**Aim of the task**.
Reproduce the listing below verbatim.

**Data lines**.
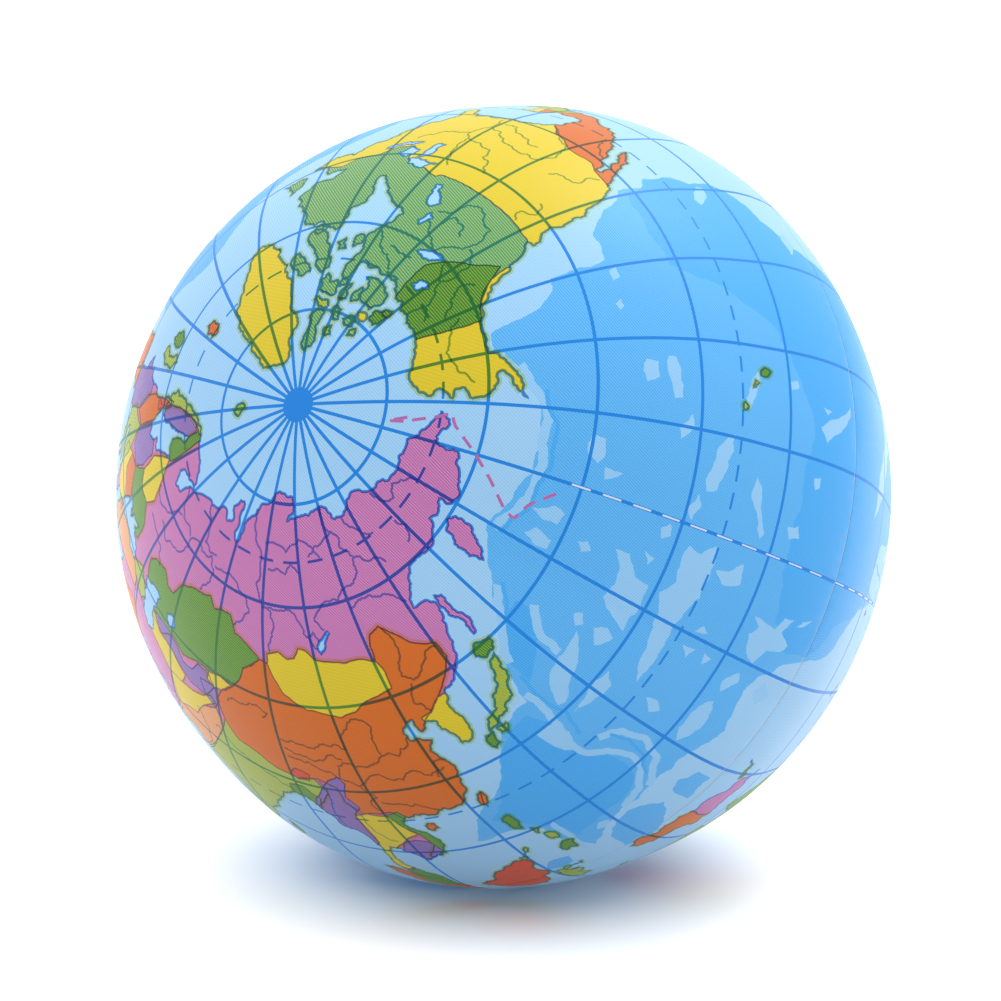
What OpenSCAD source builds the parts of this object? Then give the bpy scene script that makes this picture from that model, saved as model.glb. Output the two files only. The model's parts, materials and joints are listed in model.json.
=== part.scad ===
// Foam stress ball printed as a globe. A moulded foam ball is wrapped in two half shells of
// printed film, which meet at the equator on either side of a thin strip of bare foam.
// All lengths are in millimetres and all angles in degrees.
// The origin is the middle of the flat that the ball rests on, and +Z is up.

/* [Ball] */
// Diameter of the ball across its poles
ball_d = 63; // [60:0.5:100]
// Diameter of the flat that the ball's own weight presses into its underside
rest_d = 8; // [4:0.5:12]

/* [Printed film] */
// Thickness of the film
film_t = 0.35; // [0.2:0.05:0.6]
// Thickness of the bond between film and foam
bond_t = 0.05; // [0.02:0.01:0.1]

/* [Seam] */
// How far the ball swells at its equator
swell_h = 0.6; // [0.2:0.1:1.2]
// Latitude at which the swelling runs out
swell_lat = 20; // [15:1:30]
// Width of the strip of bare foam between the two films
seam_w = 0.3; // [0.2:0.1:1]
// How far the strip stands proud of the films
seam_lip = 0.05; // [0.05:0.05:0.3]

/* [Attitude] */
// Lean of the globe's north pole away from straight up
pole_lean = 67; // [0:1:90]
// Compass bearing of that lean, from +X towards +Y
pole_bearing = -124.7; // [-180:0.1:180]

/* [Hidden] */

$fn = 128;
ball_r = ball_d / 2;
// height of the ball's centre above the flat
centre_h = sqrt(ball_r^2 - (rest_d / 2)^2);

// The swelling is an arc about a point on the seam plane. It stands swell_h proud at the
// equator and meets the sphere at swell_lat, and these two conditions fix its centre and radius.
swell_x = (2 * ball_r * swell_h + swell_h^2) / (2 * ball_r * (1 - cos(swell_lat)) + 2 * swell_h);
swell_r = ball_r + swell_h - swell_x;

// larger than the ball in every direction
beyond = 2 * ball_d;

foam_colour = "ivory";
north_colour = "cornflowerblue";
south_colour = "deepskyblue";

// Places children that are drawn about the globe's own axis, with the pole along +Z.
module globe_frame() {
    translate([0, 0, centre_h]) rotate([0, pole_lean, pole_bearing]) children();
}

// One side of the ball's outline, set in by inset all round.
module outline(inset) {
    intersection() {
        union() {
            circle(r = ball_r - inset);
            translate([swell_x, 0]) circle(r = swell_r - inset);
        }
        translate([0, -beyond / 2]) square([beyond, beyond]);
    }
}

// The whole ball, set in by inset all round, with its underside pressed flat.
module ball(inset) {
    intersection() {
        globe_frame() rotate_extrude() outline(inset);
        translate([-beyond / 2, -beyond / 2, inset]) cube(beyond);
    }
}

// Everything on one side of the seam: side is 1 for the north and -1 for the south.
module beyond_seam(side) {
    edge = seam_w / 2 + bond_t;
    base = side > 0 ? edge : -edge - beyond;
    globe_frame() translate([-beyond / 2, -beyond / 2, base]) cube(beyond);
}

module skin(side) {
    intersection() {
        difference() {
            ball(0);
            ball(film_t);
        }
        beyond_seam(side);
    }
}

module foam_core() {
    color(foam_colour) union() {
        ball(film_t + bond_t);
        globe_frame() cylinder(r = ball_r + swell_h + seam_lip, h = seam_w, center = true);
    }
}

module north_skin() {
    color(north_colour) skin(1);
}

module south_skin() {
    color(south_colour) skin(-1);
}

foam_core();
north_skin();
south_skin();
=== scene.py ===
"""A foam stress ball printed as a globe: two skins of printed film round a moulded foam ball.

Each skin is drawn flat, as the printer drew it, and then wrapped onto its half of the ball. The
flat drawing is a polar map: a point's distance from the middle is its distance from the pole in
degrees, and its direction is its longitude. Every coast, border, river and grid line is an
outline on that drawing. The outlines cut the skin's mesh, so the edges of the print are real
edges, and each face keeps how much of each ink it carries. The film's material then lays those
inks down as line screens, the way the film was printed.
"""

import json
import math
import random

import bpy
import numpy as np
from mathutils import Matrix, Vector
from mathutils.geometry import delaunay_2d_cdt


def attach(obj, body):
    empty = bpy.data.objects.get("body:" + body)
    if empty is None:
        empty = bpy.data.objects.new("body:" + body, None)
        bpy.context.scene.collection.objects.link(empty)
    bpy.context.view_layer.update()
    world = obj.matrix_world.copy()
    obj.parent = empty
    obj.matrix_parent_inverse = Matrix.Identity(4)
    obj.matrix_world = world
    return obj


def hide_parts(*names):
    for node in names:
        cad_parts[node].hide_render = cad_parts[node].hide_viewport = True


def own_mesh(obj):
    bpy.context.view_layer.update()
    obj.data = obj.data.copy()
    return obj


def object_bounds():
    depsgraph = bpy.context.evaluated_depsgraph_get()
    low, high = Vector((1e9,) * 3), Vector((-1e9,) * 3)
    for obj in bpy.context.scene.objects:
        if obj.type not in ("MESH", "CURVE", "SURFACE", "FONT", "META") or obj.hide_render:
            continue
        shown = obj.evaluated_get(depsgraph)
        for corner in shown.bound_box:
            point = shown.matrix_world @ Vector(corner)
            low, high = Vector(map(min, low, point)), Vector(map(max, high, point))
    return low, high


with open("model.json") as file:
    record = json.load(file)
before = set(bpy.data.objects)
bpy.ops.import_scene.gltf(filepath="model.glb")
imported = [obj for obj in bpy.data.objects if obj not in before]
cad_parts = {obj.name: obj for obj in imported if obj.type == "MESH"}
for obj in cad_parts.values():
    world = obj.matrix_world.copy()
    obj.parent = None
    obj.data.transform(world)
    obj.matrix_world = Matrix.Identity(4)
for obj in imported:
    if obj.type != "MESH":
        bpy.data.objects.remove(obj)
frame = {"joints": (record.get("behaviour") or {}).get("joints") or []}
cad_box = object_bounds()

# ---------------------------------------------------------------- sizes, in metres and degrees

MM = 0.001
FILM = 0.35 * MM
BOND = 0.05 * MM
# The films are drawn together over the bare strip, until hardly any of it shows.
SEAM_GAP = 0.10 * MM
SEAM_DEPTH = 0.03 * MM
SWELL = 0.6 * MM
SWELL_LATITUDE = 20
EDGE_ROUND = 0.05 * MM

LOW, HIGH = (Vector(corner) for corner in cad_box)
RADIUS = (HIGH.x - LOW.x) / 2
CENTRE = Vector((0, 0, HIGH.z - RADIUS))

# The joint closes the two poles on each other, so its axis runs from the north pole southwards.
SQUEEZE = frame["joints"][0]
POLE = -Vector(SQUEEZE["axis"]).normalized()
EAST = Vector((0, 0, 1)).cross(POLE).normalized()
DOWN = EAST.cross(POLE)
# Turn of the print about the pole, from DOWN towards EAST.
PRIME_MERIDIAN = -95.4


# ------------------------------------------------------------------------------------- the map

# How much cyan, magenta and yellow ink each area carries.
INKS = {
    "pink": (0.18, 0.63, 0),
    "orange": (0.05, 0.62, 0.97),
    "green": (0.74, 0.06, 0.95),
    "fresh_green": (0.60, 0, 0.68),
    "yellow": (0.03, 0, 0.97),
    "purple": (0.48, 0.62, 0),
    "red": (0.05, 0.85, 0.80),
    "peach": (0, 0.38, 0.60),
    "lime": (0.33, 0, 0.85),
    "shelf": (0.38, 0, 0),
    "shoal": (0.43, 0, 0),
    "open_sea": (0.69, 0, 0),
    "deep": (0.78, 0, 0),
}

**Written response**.
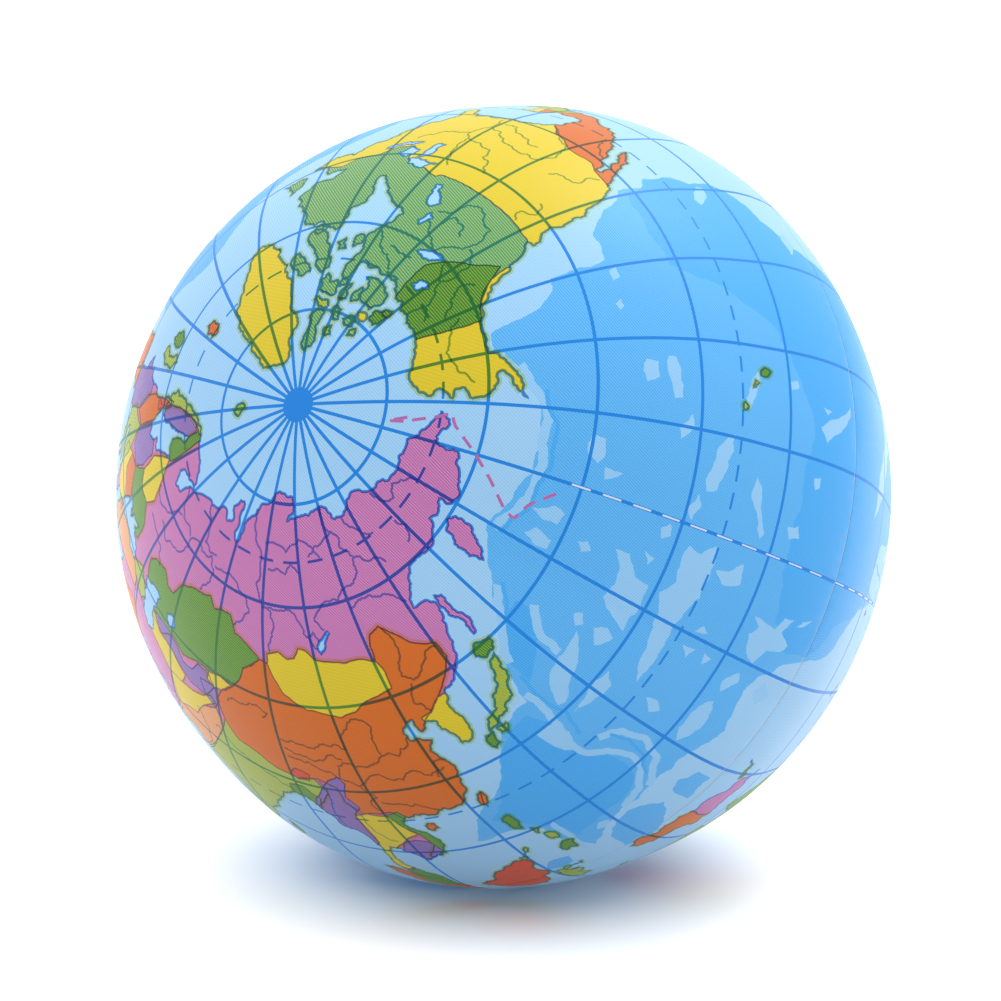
What OpenSCAD source builds the parts of this object? Then give the bpy scene script that makes this picture from that model, saved as model.glb. Output the two files only. The model's parts, materials and joints are listed in model.json.
=== part.scad ===
// Foam stress ball printed as a globe. A moulded foam ball is wrapped in two half shells of
// printed film, which meet at the equator on either side of a thin strip of bare foam.
// All lengths are in millimetres and all angles in degrees.
// The origin is the middle of the flat that the ball rests on, and +Z is up.

/* [Ball] */
// Diameter of the ball across its poles
ball_d = 63; // [60:0.5:100]
// Diameter of the flat that the ball's own weight presses into its underside
rest_d = 8; // [4:0.5:12]

/* [Printed film] */
// Thickness of the film
film_t = 0.35; // [0.2:0.05:0.6]
// Thickness of the bond between film and foam
bond_t = 0.05; // [0.02:0.01:0.1]

/* [Seam] */
// How far the ball swells at its equator
swell_h = 0.6; // [0.2:0.1:1.2]
// Latitude at which the swelling runs out
swell_lat = 20; // [15:1:30]
// Width of the strip of bare foam between the two films
seam_w = 0.3; // [0.2:0.1:1]
// How far the strip stands proud of the films
seam_lip = 0.05; // [0.05:0.05:0.3]

/* [Attitude] */
// Lean of the globe's north pole away from straight up
pole_lean = 67; // [0:1:90]
// Compass bearing of that lean, from +X towards +Y
pole_bearing = -124.7; // [-180:0.1:180]

/* [Hidden] */

$fn = 128;
ball_r = ball_d / 2;
// height of the ball's centre above the flat
centre_h = sqrt(ball_r^2 - (rest_d / 2)^2);

// The swelling is an arc about a point on the seam plane. It stands swell_h proud at the
// equator and meets the sphere at swell_lat, and these two conditions fix its centre and radius.
swell_x = (2 * ball_r * swell_h + swell_h^2) / (2 * ball_r * (1 - cos(swell_lat)) + 2 * swell_h);
swell_r = ball_r + swell_h - swell_x;

// larger than the ball in every direction
beyond = 2 * ball_d;

foam_colour = "ivory";
north_colour = "cornflowerblue";
south_colour = "deepskyblue";

// Places children that are drawn about the globe's own axis, with the pole along +Z.
module globe_frame() {
    translate([0, 0, centre_h]) rotate([0, pole_lean, pole_bearing]) children();
}

// One side of the ball's outline, set in by inset all round.
module outline(inset) {
    intersection() {
        union() {
            circle(r = ball_r - inset);
            translate([swell_x, 0]) circle(r = swell_r - inset);
        }
        translate([0, -beyond / 2]) square([beyond, beyond]);
    }
}

// The whole ball, set in by inset all round, with its underside pressed flat.
module ball(inset) {
    intersection() {
        globe_frame() rotate_extrude() outline(inset);
        translate([-beyond / 2, -beyond / 2, inset]) cube(beyond);
    }
}

// Everything on one side of the seam: side is 1 for the north and -1 for the south.
module beyond_seam(side) {
    edge = seam_w / 2 + bond_t;
    base = side > 0 ? edge : -edge - beyond;
    globe_frame() translate([-beyond / 2, -beyond / 2, base]) cube(beyond);
}

module skin(side) {
    intersection() {
        difference() {
            ball(0);
            ball(film_t);
        }
        beyond_seam(side);
    }
}

module foam_core() {
    color(foam_colour) union() {
        ball(film_t + bond_t);
        globe_frame() cylinder(r = ball_r + swell_h + seam_lip, h = seam_w, center = true);
    }
}

module north_skin() {
    color(north_colour) skin(1);
}

module south_skin() {
    color(south_colour) skin(-1);
}

foam_core();
north_skin();
south_skin();
=== scene.py ===
"""A foam stress ball printed as a globe: two skins of printed film round a moulded foam ball.

Each skin is drawn flat, as the printer drew it, and then wrapped onto its half of the ball. The
flat drawing is a polar map: a point's distance from the middle is its distance from the pole in
degrees, and its direction is its longitude. Every coast, border, river and grid line is an
outline on that drawing. The outlines cut the skin's mesh, so the edges of the print are real
edges, and each face keeps how much of each ink it carries. The film's material then lays those
inks down as line screens, the way the film was printed.
"""

import json
import math
import random

import bpy
import numpy as np
from mathutils import Matrix, Vector
from mathutils.geometry import delaunay_2d_cdt


def attach(obj, body):
    empty = bpy.data.objects.get("body:" + body)
    if empty is None:
        empty = bpy.data.objects.new("body:" + body, None)
        bpy.context.scene.collection.objects.link(empty)
    bpy.context.view_layer.update()
    world = obj.matrix_world.copy()
    obj.parent = empty
    obj.matrix_parent_inverse = Matrix.Identity(4)
    obj.matrix_world = world
    return obj


def hide_parts(*names):
    for node in names:
        cad_parts[node].hide_render = cad_parts[node].hide_viewport = True


def own_mesh(obj):
    bpy.context.view_layer.update()
    obj.data = obj.data.copy()
    return obj


def object_bounds():
    depsgraph = bpy.context.evaluated_depsgraph_get()
    low, high = Vector((1e9,) * 3), Vector((-1e9,) * 3)
    for obj in bpy.context.scene.objects:
        if obj.type not in ("MESH", "CURVE", "SURFACE", "FONT", "META") or obj.hide_render:
            continue
        shown = obj.evaluated_get(depsgraph)
        for corner in shown.bound_box:
            point = shown.matrix_world @ Vector(corner)
            low, high = Vector(map(min, low, point)), Vector(map(max, high, point))
    return low, high


with open("model.json") as file:
    record = json.load(file)
before = set(bpy.data.objects)
bpy.ops.import_scene.gltf(filepath="model.glb")
imported = [obj for obj in bpy.data.objects if obj not in before]
cad_parts = {obj.name: obj for obj in imported if obj.type == "MESH"}
for obj in cad_parts.values():
    world = obj.matrix_world.copy()
    obj.parent = None
    obj.data.transform(world)
    obj.matrix_world = Matrix.Identity(4)
for obj in imported:
    if obj.type != "MESH":
        bpy.data.objects.remove(obj)
frame = {"joints": (record.get("behaviour") or {}).get("joints") or []}
cad_box = object_bounds()

# ---------------------------------------------------------------- sizes, in metres and degrees

MM = 0.001
FILM = 0.35 * MM
BOND = 0.05 * MM
# The films are drawn together over the bare strip, until hardly any of it shows.
SEAM_GAP = 0.10 * MM
SEAM_DEPTH = 0.03 * MM
SWELL = 0.6 * MM
SWELL_LATITUDE = 20
EDGE_ROUND = 0.05 * MM

LOW, HIGH = (Vector(corner) for corner in cad_box)
RADIUS = (HIGH.x - LOW.x) / 2
CENTRE = Vector((0, 0, HIGH.z - RADIUS))

# The joint closes the two poles on each other, so its axis runs from the north pole southwards.
SQUEEZE = frame["joints"][0]
POLE = -Vector(SQUEEZE["axis"]).normalized()
EAST = Vector((0, 0, 1)).cross(POLE).normalized()
DOWN = EAST.cross(POLE)
# Turn of the print about the pole, from DOWN towards EAST.
PRIME_MERIDIAN = -95.4


# ------------------------------------------------------------------------------------- the map

# How much cyan, magenta and yellow ink each area carries.
INKS = {
    "pink": (0.18, 0.63, 0),
    "orange": (0.05, 0.62, 0.97),
    "green": (0.74, 0.06, 0.95),
    "fresh_green": (0.60, 0, 0.68),
    "yellow": (0.03, 0, 0.97),
    "purple": (0.48, 0.62, 0),
    "red": (0.05, 0.85, 0.80),
    "peach": (0, 0.38, 0.60),
    "lime": (0.33, 0, 0.85),
    "shelf": (0.38, 0, 0),
    "shoal": (0.43, 0, 0),
    "open_sea": (0.69, 0, 0),
    "deep": (0.78, 0, 0),
}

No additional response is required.